EXERCISE OBJECTIVE: Verbatim output of all the material below is required.

··· RECORDS TO PROCESS

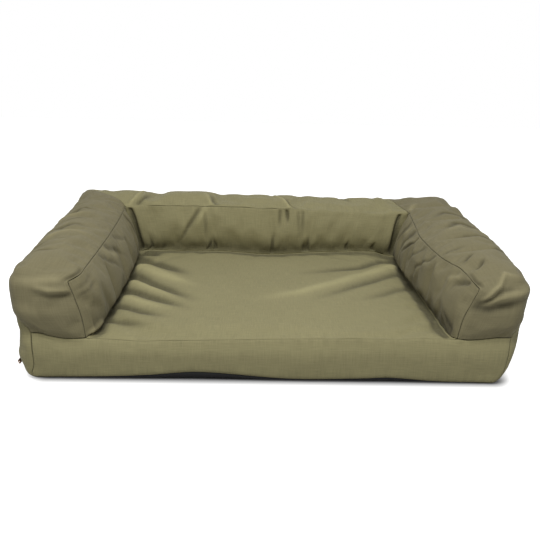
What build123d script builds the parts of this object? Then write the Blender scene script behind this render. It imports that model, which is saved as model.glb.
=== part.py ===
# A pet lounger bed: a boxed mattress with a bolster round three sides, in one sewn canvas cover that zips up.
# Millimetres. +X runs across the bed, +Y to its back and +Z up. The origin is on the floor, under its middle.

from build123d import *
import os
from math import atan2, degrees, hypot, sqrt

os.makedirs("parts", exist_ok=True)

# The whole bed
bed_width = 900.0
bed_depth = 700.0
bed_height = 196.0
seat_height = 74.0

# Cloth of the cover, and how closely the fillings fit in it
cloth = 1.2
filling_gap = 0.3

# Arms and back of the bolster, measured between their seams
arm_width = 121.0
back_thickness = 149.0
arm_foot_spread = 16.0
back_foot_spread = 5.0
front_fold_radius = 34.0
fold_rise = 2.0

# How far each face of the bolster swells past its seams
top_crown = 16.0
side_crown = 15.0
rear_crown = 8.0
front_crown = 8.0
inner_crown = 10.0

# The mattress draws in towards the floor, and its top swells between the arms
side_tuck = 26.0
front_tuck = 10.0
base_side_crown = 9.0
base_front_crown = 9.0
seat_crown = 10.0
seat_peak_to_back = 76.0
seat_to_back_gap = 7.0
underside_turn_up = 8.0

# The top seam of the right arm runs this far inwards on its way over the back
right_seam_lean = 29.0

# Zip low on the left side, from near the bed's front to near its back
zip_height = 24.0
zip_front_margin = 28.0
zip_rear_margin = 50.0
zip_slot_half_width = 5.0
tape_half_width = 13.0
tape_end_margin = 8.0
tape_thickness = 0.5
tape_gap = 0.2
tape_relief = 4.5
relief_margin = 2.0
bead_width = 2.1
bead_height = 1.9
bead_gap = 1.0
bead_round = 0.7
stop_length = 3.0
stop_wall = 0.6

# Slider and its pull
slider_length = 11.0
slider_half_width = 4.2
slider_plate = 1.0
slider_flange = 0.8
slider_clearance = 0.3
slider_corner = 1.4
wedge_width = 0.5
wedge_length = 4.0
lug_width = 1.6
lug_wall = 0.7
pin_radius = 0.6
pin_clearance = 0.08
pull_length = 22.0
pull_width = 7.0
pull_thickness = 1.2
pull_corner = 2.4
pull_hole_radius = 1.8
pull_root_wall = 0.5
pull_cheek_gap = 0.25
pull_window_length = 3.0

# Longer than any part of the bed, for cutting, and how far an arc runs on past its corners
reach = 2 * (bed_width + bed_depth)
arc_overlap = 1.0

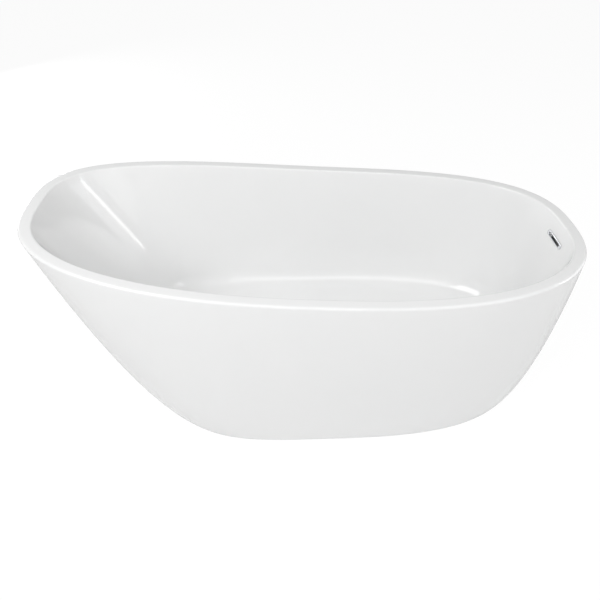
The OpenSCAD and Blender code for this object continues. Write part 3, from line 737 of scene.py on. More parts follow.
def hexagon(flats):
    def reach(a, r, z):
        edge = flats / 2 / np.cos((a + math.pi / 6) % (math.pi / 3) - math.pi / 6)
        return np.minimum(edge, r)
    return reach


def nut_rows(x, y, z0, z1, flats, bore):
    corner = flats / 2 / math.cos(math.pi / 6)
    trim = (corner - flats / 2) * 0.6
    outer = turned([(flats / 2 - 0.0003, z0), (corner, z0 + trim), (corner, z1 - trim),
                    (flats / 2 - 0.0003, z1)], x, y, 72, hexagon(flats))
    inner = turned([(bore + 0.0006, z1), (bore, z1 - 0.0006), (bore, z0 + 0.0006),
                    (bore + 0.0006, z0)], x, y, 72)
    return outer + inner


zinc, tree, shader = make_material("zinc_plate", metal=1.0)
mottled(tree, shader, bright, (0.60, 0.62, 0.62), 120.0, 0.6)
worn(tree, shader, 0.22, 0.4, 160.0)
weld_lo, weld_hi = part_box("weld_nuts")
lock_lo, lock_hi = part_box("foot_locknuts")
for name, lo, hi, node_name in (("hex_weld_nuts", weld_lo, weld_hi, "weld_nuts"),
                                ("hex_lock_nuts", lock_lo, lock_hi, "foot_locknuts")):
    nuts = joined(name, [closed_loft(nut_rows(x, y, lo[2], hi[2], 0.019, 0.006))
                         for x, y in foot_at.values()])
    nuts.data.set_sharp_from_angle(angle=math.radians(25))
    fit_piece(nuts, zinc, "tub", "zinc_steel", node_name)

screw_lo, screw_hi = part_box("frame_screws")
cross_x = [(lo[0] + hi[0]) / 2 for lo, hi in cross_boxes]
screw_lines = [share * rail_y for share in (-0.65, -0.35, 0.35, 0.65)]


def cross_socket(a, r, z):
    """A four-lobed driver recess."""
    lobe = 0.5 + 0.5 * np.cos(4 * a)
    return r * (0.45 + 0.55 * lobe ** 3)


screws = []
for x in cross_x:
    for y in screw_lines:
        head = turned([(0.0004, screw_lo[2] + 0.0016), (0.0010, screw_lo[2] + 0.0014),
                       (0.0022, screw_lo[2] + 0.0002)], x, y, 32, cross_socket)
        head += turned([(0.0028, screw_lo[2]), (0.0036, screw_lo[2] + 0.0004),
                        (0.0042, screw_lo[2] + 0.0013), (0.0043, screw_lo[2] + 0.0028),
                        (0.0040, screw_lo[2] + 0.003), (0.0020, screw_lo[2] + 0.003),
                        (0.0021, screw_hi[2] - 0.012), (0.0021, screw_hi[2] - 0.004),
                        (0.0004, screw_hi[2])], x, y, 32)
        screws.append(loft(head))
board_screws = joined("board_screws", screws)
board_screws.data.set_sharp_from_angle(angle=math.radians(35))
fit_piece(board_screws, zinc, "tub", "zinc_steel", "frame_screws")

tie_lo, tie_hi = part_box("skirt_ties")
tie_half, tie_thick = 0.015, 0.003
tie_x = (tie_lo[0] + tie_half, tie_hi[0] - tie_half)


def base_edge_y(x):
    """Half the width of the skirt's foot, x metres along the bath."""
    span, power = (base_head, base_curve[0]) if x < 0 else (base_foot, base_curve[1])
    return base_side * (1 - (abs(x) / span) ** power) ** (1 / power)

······

OUTPUT OF THE TASK:
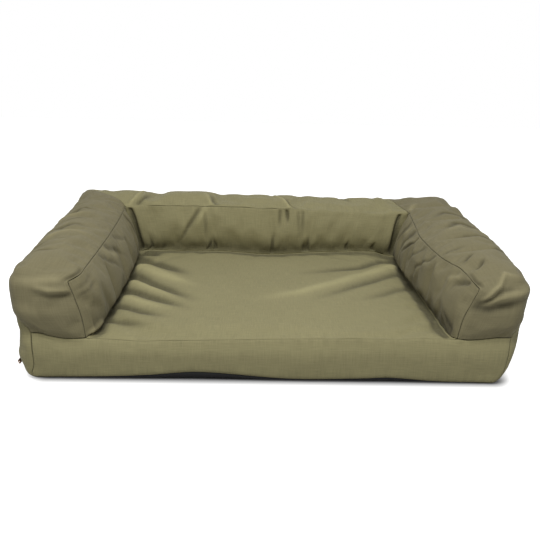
What build123d script builds the parts of this object? Then write the Blender scene script behind this render. It imports that model, which is saved as model.glb.
=== part.py ===
# A pet lounger bed: a boxed mattress with a bolster round three sides, in one sewn canvas cover that zips up.
# Millimetres. +X runs across the bed, +Y to its back and +Z up. The origin is on the floor, under its middle.

from build123d import *
import os
from math import atan2, degrees, hypot, sqrt

os.makedirs("parts", exist_ok=True)

# The whole bed
bed_width = 900.0
bed_depth = 700.0
bed_height = 196.0
seat_height = 74.0

# Cloth of the cover, and how closely the fillings fit in it
cloth = 1.2
filling_gap = 0.3

# Arms and back of the bolster, measured between their seams
arm_width = 121.0
back_thickness = 149.0
arm_foot_spread = 16.0
back_foot_spread = 5.0
front_fold_radius = 34.0
fold_rise = 2.0

# How far each face of the bolster swells past its seams
top_crown = 16.0
side_crown = 15.0
rear_crown = 8.0
front_crown = 8.0
inner_crown = 10.0

# The mattress draws in towards the floor, and its top swells between the arms
side_tuck = 26.0
front_tuck = 10.0
base_side_crown = 9.0
base_front_crown = 9.0
seat_crown = 10.0
seat_peak_to_back = 76.0
seat_to_back_gap = 7.0
underside_turn_up = 8.0

# The top seam of the right arm runs this far inwards on its way over the back
right_seam_lean = 29.0

# Zip low on the left side, from near the bed's front to near its back
zip_height = 24.0
zip_front_margin = 28.0
zip_rear_margin = 50.0
zip_slot_half_width = 5.0
tape_half_width = 13.0
tape_end_margin = 8.0
tape_thickness = 0.5
tape_gap = 0.2
tape_relief = 4.5
relief_margin = 2.0
bead_width = 2.1
bead_height = 1.9
bead_gap = 1.0
bead_round = 0.7
stop_length = 3.0
stop_wall = 0.6

# Slider and its pull
slider_length = 11.0
slider_half_width = 4.2
slider_plate = 1.0
slider_flange = 0.8
slider_clearance = 0.3
slider_corner = 1.4
wedge_width = 0.5
wedge_length = 4.0
lug_width = 1.6
lug_wall = 0.7
pin_radius = 0.6
pin_clearance = 0.08
pull_length = 22.0
pull_width = 7.0
pull_thickness = 1.2
pull_corner = 2.4
pull_hole_radius = 1.8
pull_root_wall = 0.5
pull_cheek_gap = 0.25
pull_window_length = 3.0

# Longer than any part of the bed, for cutting, and how far an arc runs on past its corners
reach = 2 * (bed_width + bed_depth)
arc_overlap = 1.0

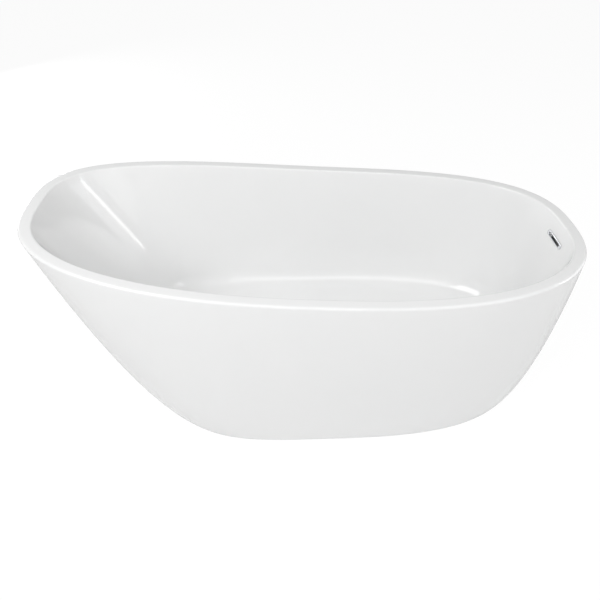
The OpenSCAD and Blender code for this object continues. Write part 3, from line 737 of scene.py on. More parts follow.
def hexagon(flats):
    def reach(a, r, z):
        edge = flats / 2 / np.cos((a + math.pi / 6) % (math.pi / 3) - math.pi / 6)
        return np.minimum(edge, r)
    return reach


def nut_rows(x, y, z0, z1, flats, bore):
    corner = flats / 2 / math.cos(math.pi / 6)
    trim = (corner - flats / 2) * 0.6
    outer = turned([(flats / 2 - 0.0003, z0), (corner, z0 + trim), (corner, z1 - trim),
                    (flats / 2 - 0.0003, z1)], x, y, 72, hexagon(flats))
    inner = turned([(bore + 0.0006, z1), (bore, z1 - 0.0006), (bore, z0 + 0.0006),
                    (bore + 0.0006, z0)], x, y, 72)
    return outer + inner


zinc, tree, shader = make_material("zinc_plate", metal=1.0)
mottled(tree, shader, bright, (0.60, 0.62, 0.62), 120.0, 0.6)
worn(tree, shader, 0.22, 0.4, 160.0)
weld_lo, weld_hi = part_box("weld_nuts")
lock_lo, lock_hi = part_box("foot_locknuts")
for name, lo, hi, node_name in (("hex_weld_nuts", weld_lo, weld_hi, "weld_nuts"),
                                ("hex_lock_nuts", lock_lo, lock_hi, "foot_locknuts")):
    nuts = joined(name, [closed_loft(nut_rows(x, y, lo[2], hi[2], 0.019, 0.006))
                         for x, y in foot_at.values()])
    nuts.data.set_sharp_from_angle(angle=math.radians(25))
    fit_piece(nuts, zinc, "tub", "zinc_steel", node_name)

screw_lo, screw_hi = part_box("frame_screws")
cross_x = [(lo[0] + hi[0]) / 2 for lo, hi in cross_boxes]
screw_lines = [share * rail_y for share in (-0.65, -0.35, 0.35, 0.65)]


def cross_socket(a, r, z):
    """A four-lobed driver recess."""
    lobe = 0.5 + 0.5 * np.cos(4 * a)
    return r * (0.45 + 0.55 * lobe ** 3)


screws = []
for x in cross_x:
    for y in screw_lines:
        head = turned([(0.0004, screw_lo[2] + 0.0016), (0.0010, screw_lo[2] + 0.0014),
                       (0.0022, screw_lo[2] + 0.0002)], x, y, 32, cross_socket)
        head += turned([(0.0028, screw_lo[2]), (0.0036, screw_lo[2] + 0.0004),
                        (0.0042, screw_lo[2] + 0.0013), (0.0043, screw_lo[2] + 0.0028),
                        (0.0040, screw_lo[2] + 0.003), (0.0020, screw_lo[2] + 0.003),
                        (0.0021, screw_hi[2] - 0.012), (0.0021, screw_hi[2] - 0.004),
                        (0.0004, screw_hi[2])], x, y, 32)
        screws.append(loft(head))
board_screws = joined("board_screws", screws)
board_screws.data.set_sharp_from_angle(angle=math.radians(35))
fit_piece(board_screws, zinc, "tub", "zinc_steel", "frame_screws")

tie_lo, tie_hi = part_box("skirt_ties")
tie_half, tie_thick = 0.015, 0.003
tie_x = (tie_lo[0] + tie_half, tie_hi[0] - tie_half)


def base_edge_y(x):
    """Half the width of the skirt's foot, x metres along the bath."""
    span, power = (base_head, base_curve[0]) if x < 0 else (base_foot, base_curve[1])
    return base_side * (1 - (abs(x) / span) ** power) ** (1 / power)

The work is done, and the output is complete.